Horrible. I expect him to go tonight. I’m really not sure how he got this far?

You can’t expect the fact that you look like Jerry O’Connell to get you far in life, buddy!

Luke – “Killer Queen”

Here’s the thing, the only artist that I like singing in falsetto is Prince. And even that, I’m iffy on. I mean, I can handle 4 minutes of “Kiss” by one of my favorite artists (and I of course mean Pre-Jehovah’s Witness, Pre-Rainbow Children, Pre-suck Prince) … but I can NOT handle any more of your crazy falsetto, Luke. I’d like to insert here some half baked Leno-esque joke about Chapter6 being just a step from bankruptcy, but I’m WAY too cool for that. Mostly.

Michael – “You Can Go Your Own Way”

1. Oh my, that was some rough singin’. I hated it EVEN WHILE LOOKING AT YOU. Terrible performance, I thought. Did you even practice? It was like you were screeching for the notes!
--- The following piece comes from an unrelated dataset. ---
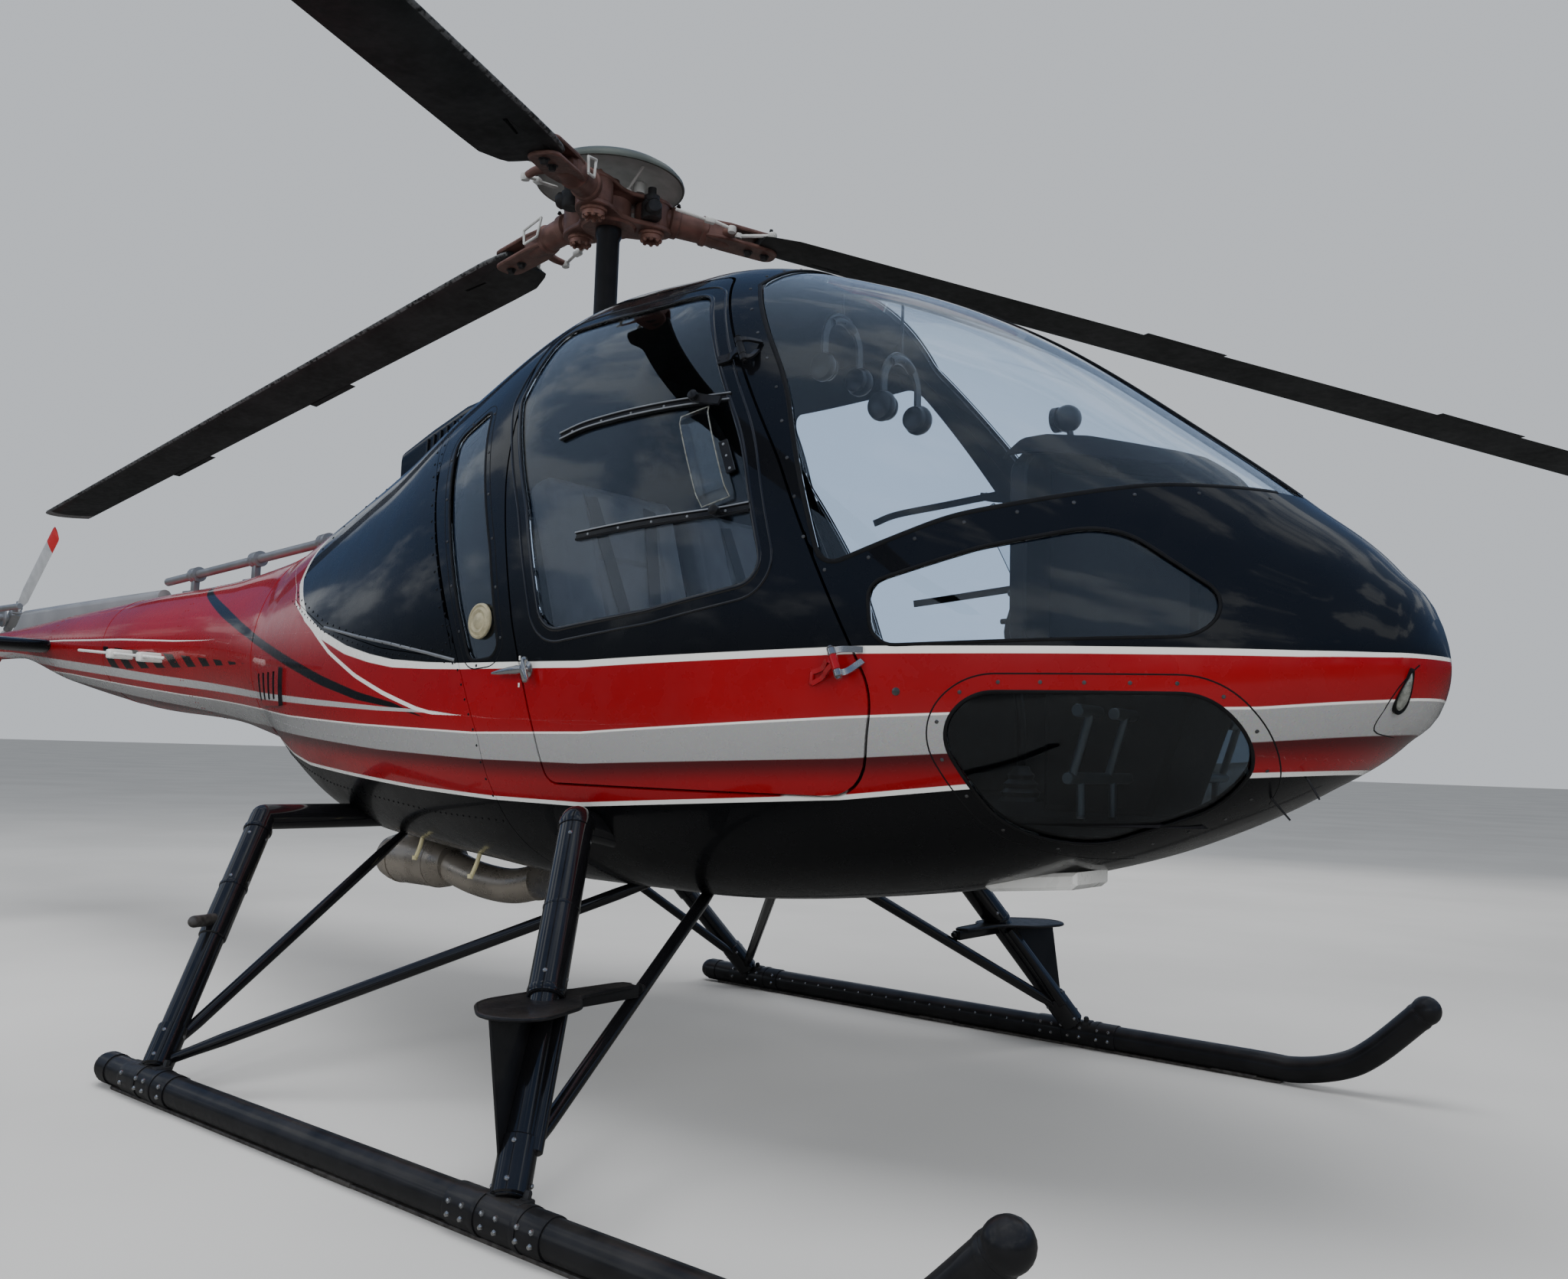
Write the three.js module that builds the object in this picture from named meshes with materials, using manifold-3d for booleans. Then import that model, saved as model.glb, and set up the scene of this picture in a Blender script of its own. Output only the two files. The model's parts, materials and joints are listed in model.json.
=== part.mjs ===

2. We don’t use the word “Jock” to describe boys who play tennis in America, darling.

3. I still love you.

Robbie – “Hot Blooded”

America is not surprised that you like cars, Robbie. Geez, could the boys have anything LESS interesting to tell America? I found your performance to be bland… just like you. And the thing is, I know you loves you some rock-n-roll, but if it doesn’t SUIT you, it doesn’t suit you. My mother, for some unfathomable reason, loved Guns-n-Roses. I know. Freakish. My mother’s usual fare was a little Carpenters, maybe some Barbara, a smidgen of Chicago… and Guns-n-Roses. My mom, in the car, wailing to “Take Me To Jungle” was wrong on so many levels. (Shivering now, remembering her doing the Kn-N-N-N-N- Knees! Knees! part…) Just because she enjoyed it, didn’t mean that it didn’t creep everyone else out, honey. That’s all I’m saying. Give country a whirl. Also, you could do with about half the accouterments on your pantalones, amigo.

Ok — so my prediction for the two going home this week are….

Yeager and Luke

Oh baby, here come the 80’s!

1 Comment »

  1. That’s who Jason Yeager looks like! I couldn’t put my finger on it. And did you notice how Luke Menard looks like Orlando Bloom? So glad they’re gone. They did nothing for the show.